The task:
Write out the complete material exactly as it stands.

-- START --

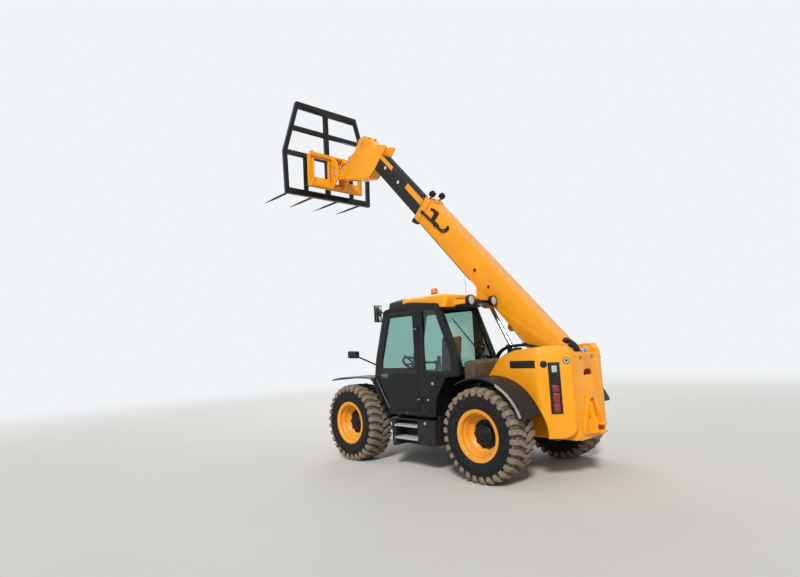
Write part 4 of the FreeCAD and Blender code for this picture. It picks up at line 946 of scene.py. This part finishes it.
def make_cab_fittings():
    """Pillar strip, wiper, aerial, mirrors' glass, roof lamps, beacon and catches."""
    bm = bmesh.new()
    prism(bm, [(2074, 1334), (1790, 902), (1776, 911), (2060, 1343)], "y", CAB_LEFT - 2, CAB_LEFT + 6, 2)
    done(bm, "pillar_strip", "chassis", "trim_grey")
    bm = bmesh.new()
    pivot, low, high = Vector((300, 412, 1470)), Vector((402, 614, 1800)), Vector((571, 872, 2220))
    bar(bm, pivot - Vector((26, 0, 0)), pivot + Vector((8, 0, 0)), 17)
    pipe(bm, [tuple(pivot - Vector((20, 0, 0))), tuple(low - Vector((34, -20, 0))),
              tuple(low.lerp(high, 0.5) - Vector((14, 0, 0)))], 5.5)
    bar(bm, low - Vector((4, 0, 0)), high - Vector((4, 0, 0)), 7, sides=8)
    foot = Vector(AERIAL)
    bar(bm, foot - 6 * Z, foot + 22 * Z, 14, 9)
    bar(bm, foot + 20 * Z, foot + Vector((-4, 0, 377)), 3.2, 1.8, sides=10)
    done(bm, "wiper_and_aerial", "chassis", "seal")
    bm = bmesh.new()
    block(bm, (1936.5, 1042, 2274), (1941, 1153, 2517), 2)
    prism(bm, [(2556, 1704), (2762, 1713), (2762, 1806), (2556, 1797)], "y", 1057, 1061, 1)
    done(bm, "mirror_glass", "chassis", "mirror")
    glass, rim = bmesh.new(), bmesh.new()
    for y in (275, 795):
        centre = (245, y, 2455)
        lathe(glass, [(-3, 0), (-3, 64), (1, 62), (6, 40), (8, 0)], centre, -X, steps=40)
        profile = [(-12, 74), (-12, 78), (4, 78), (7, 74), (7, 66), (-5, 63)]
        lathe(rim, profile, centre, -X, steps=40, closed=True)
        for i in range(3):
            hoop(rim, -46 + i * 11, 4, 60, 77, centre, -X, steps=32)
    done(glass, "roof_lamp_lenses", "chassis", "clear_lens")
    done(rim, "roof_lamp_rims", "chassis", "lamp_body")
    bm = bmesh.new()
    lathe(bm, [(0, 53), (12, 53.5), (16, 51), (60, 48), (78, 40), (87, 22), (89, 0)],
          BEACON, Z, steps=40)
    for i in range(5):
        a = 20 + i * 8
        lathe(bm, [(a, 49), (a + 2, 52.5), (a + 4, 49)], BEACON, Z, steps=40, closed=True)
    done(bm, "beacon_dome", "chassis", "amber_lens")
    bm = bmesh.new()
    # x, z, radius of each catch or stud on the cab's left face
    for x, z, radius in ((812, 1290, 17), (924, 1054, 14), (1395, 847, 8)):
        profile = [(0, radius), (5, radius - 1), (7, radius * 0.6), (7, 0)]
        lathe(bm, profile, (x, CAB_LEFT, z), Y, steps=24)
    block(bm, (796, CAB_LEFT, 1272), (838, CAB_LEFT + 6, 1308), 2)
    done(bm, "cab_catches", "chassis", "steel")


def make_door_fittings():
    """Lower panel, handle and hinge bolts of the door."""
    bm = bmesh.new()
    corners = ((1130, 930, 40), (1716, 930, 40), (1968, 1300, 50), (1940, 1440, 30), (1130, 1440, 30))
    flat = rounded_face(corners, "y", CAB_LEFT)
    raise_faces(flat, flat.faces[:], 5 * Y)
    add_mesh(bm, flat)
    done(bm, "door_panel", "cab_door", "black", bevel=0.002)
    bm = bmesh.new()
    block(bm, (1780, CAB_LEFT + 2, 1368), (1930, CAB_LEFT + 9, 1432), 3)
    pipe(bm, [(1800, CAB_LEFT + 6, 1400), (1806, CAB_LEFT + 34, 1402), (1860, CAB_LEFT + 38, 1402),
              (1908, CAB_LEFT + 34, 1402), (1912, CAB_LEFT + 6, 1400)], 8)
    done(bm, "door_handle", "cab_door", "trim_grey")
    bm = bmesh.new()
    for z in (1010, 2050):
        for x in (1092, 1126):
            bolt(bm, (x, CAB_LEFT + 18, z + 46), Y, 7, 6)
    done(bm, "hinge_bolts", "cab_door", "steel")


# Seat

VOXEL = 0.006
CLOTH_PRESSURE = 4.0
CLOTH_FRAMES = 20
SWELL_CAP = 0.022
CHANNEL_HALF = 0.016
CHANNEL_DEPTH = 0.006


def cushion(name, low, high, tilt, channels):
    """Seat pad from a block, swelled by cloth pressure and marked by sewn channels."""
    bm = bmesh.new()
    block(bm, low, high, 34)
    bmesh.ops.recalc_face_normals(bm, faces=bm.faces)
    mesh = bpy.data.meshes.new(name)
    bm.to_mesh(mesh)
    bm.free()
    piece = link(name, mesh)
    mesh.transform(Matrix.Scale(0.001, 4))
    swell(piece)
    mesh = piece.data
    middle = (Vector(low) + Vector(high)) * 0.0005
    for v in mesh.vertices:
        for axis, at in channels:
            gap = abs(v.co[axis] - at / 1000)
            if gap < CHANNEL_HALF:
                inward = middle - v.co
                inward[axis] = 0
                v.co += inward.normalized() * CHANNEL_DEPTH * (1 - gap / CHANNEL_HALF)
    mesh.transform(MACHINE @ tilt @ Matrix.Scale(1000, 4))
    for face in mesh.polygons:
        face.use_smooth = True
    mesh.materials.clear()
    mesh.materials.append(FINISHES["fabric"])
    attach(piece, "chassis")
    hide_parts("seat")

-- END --

Right answer:
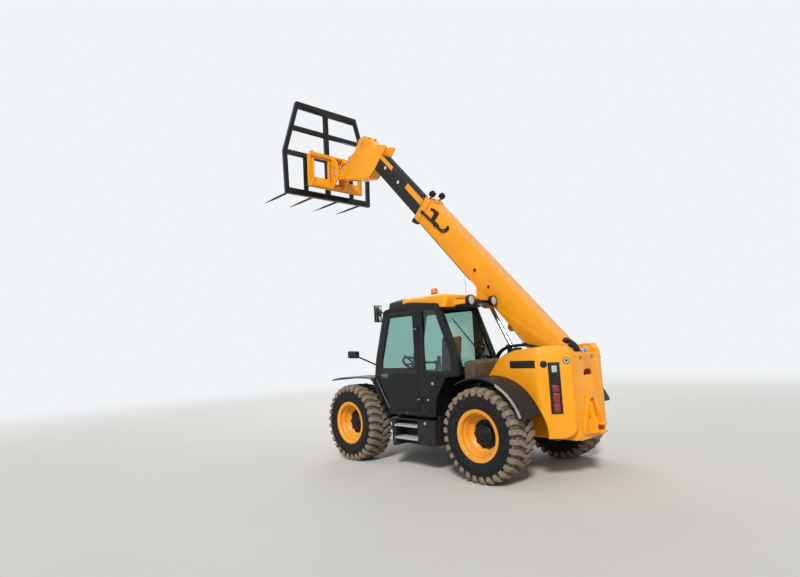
Write part 4 of the FreeCAD and Blender code for this picture. It picks up at line 946 of scene.py. This part finishes it.
def make_cab_fittings():
    """Pillar strip, wiper, aerial, mirrors' glass, roof lamps, beacon and catches."""
    bm = bmesh.new()
    prism(bm, [(2074, 1334), (1790, 902), (1776, 911), (2060, 1343)], "y", CAB_LEFT - 2, CAB_LEFT + 6, 2)
    done(bm, "pillar_strip", "chassis", "trim_grey")
    bm = bmesh.new()
    pivot, low, high = Vector((300, 412, 1470)), Vector((402, 614, 1800)), Vector((571, 872, 2220))
    bar(bm, pivot - Vector((26, 0, 0)), pivot + Vector((8, 0, 0)), 17)
    pipe(bm, [tuple(pivot - Vector((20, 0, 0))), tuple(low - Vector((34, -20, 0))),
              tuple(low.lerp(high, 0.5) - Vector((14, 0, 0)))], 5.5)
    bar(bm, low - Vector((4, 0, 0)), high - Vector((4, 0, 0)), 7, sides=8)
    foot = Vector(AERIAL)
    bar(bm, foot - 6 * Z, foot + 22 * Z, 14, 9)
    bar(bm, foot + 20 * Z, foot + Vector((-4, 0, 377)), 3.2, 1.8, sides=10)
    done(bm, "wiper_and_aerial", "chassis", "seal")
    bm = bmesh.new()
    block(bm, (1936.5, 1042, 2274), (1941, 1153, 2517), 2)
    prism(bm, [(2556, 1704), (2762, 1713), (2762, 1806), (2556, 1797)], "y", 1057, 1061, 1)
    done(bm, "mirror_glass", "chassis", "mirror")
    glass, rim = bmesh.new(), bmesh.new()
    for y in (275, 795):
        centre = (245, y, 2455)
        lathe(glass, [(-3, 0), (-3, 64), (1, 62), (6, 40), (8, 0)], centre, -X, steps=40)
        profile = [(-12, 74), (-12, 78), (4, 78), (7, 74), (7, 66), (-5, 63)]
        lathe(rim, profile, centre, -X, steps=40, closed=True)
        for i in range(3):
            hoop(rim, -46 + i * 11, 4, 60, 77, centre, -X, steps=32)
    done(glass, "roof_lamp_lenses", "chassis", "clear_lens")
    done(rim, "roof_lamp_rims", "chassis", "lamp_body")
    bm = bmesh.new()
    lathe(bm, [(0, 53), (12, 53.5), (16, 51), (60, 48), (78, 40), (87, 22), (89, 0)],
          BEACON, Z, steps=40)
    for i in range(5):
        a = 20 + i * 8
        lathe(bm, [(a, 49), (a + 2, 52.5), (a + 4, 49)], BEACON, Z, steps=40, closed=True)
    done(bm, "beacon_dome", "chassis", "amber_lens")
    bm = bmesh.new()
    # x, z, radius of each catch or stud on the cab's left face
    for x, z, radius in ((812, 1290, 17), (924, 1054, 14), (1395, 847, 8)):
        profile = [(0, radius), (5, radius - 1), (7, radius * 0.6), (7, 0)]
        lathe(bm, profile, (x, CAB_LEFT, z), Y, steps=24)
    block(bm, (796, CAB_LEFT, 1272), (838, CAB_LEFT + 6, 1308), 2)
    done(bm, "cab_catches", "chassis", "steel")


def make_door_fittings():
    """Lower panel, handle and hinge bolts of the door."""
    bm = bmesh.new()
    corners = ((1130, 930, 40), (1716, 930, 40), (1968, 1300, 50), (1940, 1440, 30), (1130, 1440, 30))
    flat = rounded_face(corners, "y", CAB_LEFT)
    raise_faces(flat, flat.faces[:], 5 * Y)
    add_mesh(bm, flat)
    done(bm, "door_panel", "cab_door", "black", bevel=0.002)
    bm = bmesh.new()
    block(bm, (1780, CAB_LEFT + 2, 1368), (1930, CAB_LEFT + 9, 1432), 3)
    pipe(bm, [(1800, CAB_LEFT + 6, 1400), (1806, CAB_LEFT + 34, 1402), (1860, CAB_LEFT + 38, 1402),
              (1908, CAB_LEFT + 34, 1402), (1912, CAB_LEFT + 6, 1400)], 8)
    done(bm, "door_handle", "cab_door", "trim_grey")
    bm = bmesh.new()
    for z in (1010, 2050):
        for x in (1092, 1126):
            bolt(bm, (x, CAB_LEFT + 18, z + 46), Y, 7, 6)
    done(bm, "hinge_bolts", "cab_door", "steel")


# Seat

VOXEL = 0.006
CLOTH_PRESSURE = 4.0
CLOTH_FRAMES = 20
SWELL_CAP = 0.022
CHANNEL_HALF = 0.016
CHANNEL_DEPTH = 0.006


def cushion(name, low, high, tilt, channels):
    """Seat pad from a block, swelled by cloth pressure and marked by sewn channels."""
    bm = bmesh.new()
    block(bm, low, high, 34)
    bmesh.ops.recalc_face_normals(bm, faces=bm.faces)
    mesh = bpy.data.meshes.new(name)
    bm.to_mesh(mesh)
    bm.free()
    piece = link(name, mesh)
    mesh.transform(Matrix.Scale(0.001, 4))
    swell(piece)
    mesh = piece.data
    middle = (Vector(low) + Vector(high)) * 0.0005
    for v in mesh.vertices:
        for axis, at in channels:
            gap = abs(v.co[axis] - at / 1000)
            if gap < CHANNEL_HALF:
                inward = middle - v.co
                inward[axis] = 0
                v.co += inward.normalized() * CHANNEL_DEPTH * (1 - gap / CHANNEL_HALF)
    mesh.transform(MACHINE @ tilt @ Matrix.Scale(1000, 4))
    for face in mesh.polygons:
        face.use_smooth = True
    mesh.materials.clear()
    mesh.materials.append(FINISHES["fabric"])
    attach(piece, "chassis")
    hide_parts("seat")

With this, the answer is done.